Unitarian Universalist ministers are particularly well suited to chaplaincy in our multi-faith society. We already respect and affirm the wisdom and value of all religious traditions. We are, in a very real sense, a multi-faith faith.

One of the great opportunities we have to share the gift of our broad perspective is in the military. The military is probably the most ethnically diverse and religiously pluralistic institution in America. Soldiers, especially the youngest ones, confront situations that try their souls.

A few years ago the UUA published Bless All Who Serve, a meditation manual for those serving in the armed forces.

Today there are ten UU military chaplains. That is up from only five in 2007. Three of our chaplains have been deployed to Afghanistan during the last year.

I am especially proud that the Rev. Sarah Lammert, who leads our Ministries and Faith Development staff group, is taking a leading role in nurturing military chaplaincy. Sarah will be serving as the chair of the organization of “endorsers”—denominational officials who certify chaplains. This is an amazing honor and an opportunity.

Sarah also serves in the Forum on the Military Chaplaincy, a group dedicated to the full inclusion of gay, lesbian and bisexual people in the military. Again, our faith tradition has a long history as a leader in this area.

Like many UUs who came of age during the era of the Vietnam War, I have often been wary of our military establishment. Like many UUs, I was critical of our government’s war in Iraq.

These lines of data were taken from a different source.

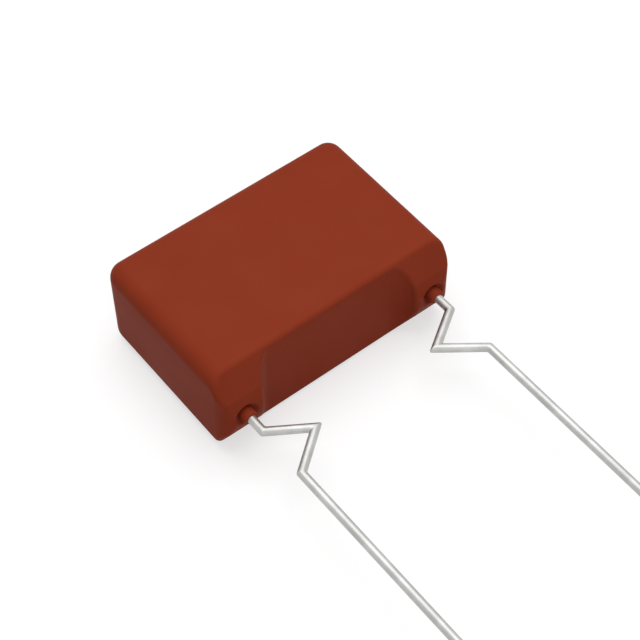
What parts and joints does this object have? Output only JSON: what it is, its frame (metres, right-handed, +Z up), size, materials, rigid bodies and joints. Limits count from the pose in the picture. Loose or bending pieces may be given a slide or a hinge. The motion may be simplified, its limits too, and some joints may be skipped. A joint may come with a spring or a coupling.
{
  "type": "film capacitor",
  "caption": "Radial film capacitor: a flattened film winding in a box-shaped dipped epoxy coat, with crimped tinned wire leads.",
  "frame": {"origin": "middle of the broad side that the coat rests on", "axes": "+Z up through the coat's thickness, X along the pitch from one lead to the other, the leads point along -Y"},
  "size_m": [0.0184, 0.0358, 0.0071],
  "materials": {
    "epoxy_coat": "smooth red-brown dipped epoxy, soft gloss",
    "metallised_film": "metallised polyester film, silvery",
    "sprayed_metal": "dull, grainy sprayed zinc",
    "tinned_wire": "bright tin, satin"
  },
  "bodies": {
    "root": {"coating": "epoxy_coat", "film_winding": "metallised_film", "end_spray_left": "sprayed_metal", "end_spray_right": "sprayed_metal", "lead_left": "tinned_wire", "lead_right": "tinned_wire"}
  },
  "joints": []
}
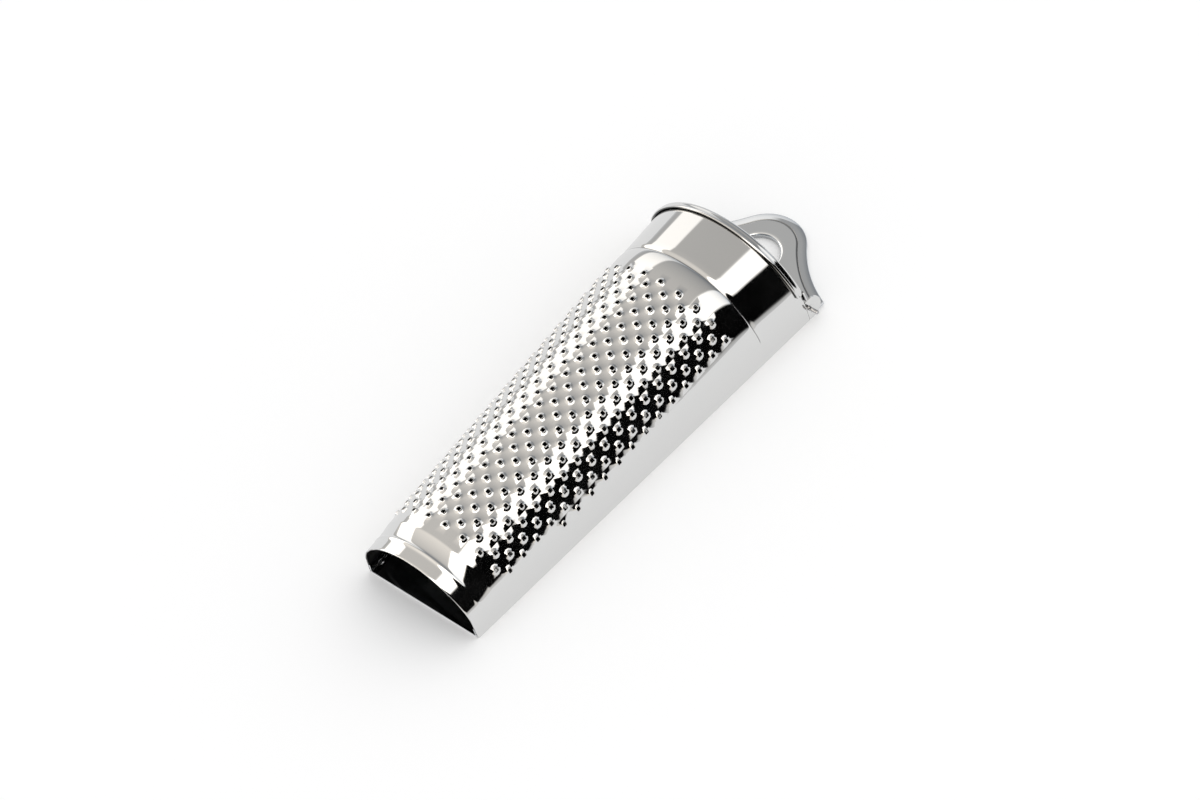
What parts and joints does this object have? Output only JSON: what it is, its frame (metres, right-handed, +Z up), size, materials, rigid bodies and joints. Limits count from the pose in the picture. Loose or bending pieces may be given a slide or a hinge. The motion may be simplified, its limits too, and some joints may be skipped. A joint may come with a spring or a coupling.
{
  "type": "nutmeg_grater",
  "caption": "Half-round nutmeg grater of bright plated sheet steel: tapered perforated body, storage compartment under a hinged end lid, and a hanging ear.",
  "frame": {"origin": "centre of the back plate's outer face, halfway between the mouth edge and 120 mm from it", "axes": "+X along the body from the open mouth towards the lid and the hanging ear, +Y across, +Z up from the flat back to the crown"},
  "size_m": [0.1394, 0.0534, 0.0254],
  "materials": {
    "shell_chrome": "polished",
    "plate_chrome": "polished",
    "inner_chrome": "polished",
    "lid_chrome": "polished",
    "pin_steel": "drawn wire"
  },
  "bodies": {
    "body": {"grater_shell": "shell_chrome", "back_plate": "plate_chrome", "compartment_floor": "inner_chrome", "hinge_pin": "pin_steel"},
    "lid": {"lid": "lid_chrome"}
  },
  "joints": [
    {"name": "lid_hinge", "type": "hinge", "parent": "body", "child": "lid", "pos_m": [0.0583, 0, 0.0028], "axis": [0, 1, 0], "range_deg": [0, 92]}
  ]
}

However, we must never let our advocacy for peace or our criticism of foreign policy spill over into a lack of compassion for the men and women who serve in our armed forces. Indeed, these days those who serve are more likely than ever to be people of color and people from lower social and economic backgrounds.

Military chaplaincy is an important and essential ministry today. I am proud of the work our UUA is doing. You should be proud, too.